Water rendering is becoming more and more popular during the last few years due to increased GPU performance. Now, we are capable of rendering anything realisticly, but not all in real-time. Since water can't be rendered as a geometry realisticly and efficiently its recommended to use other techniques, such as particle based techniques like metaball or image space blur.
Throughout the thesis I discuss various options for fluid rendering and examine them in detail if they can be used for real time fluid rendering. Since most techniques lack in detail or use an approximation, the use of these techniques are restricted for video-games or entertainment media softwares, but not for realistic fluid rendering.

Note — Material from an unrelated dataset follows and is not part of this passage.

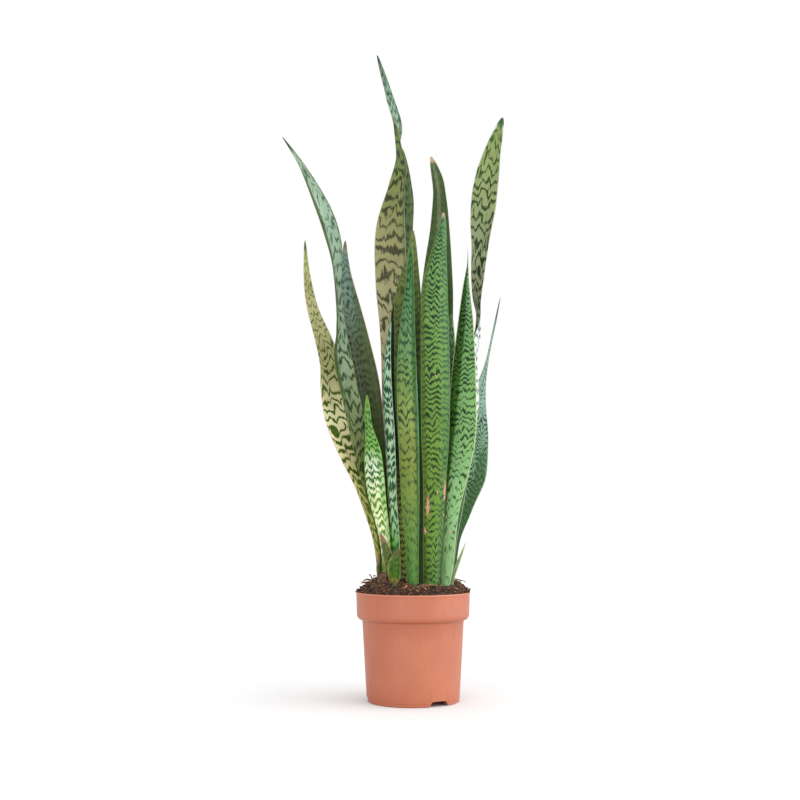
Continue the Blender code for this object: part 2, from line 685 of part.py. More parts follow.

The most realistic output can be reached using metaball particles, but it's very expensive since metaball calculations are very GPU consuming. Raymarching is also a contra, since we can't compute the collision of the ray, we need to search it step by step. Optimalizations can and must be used for a real time output.
The thesis discusses all the optimalizations that can be made for metaball water rendering and examines their implementation. The starting position and the limit of the ray, binary searching, screen space uniform grid, shader optimalizations. For the realistic detail raytracing is needed, but since the priority is real time we must make a sacrifice leaving realism behind. We use an approximation for the refraction and reflection modell.
After examining the metaball rendering technique we discuss image space blur technique, that also uses particles but does not connect them realisticly, it uses bilateral blur, making a nice, but not realistic output.
Both techniques have pros and contras, they're also discussed in the thesis.
Real-time fluid rendeing can be reached on a Personal Computer.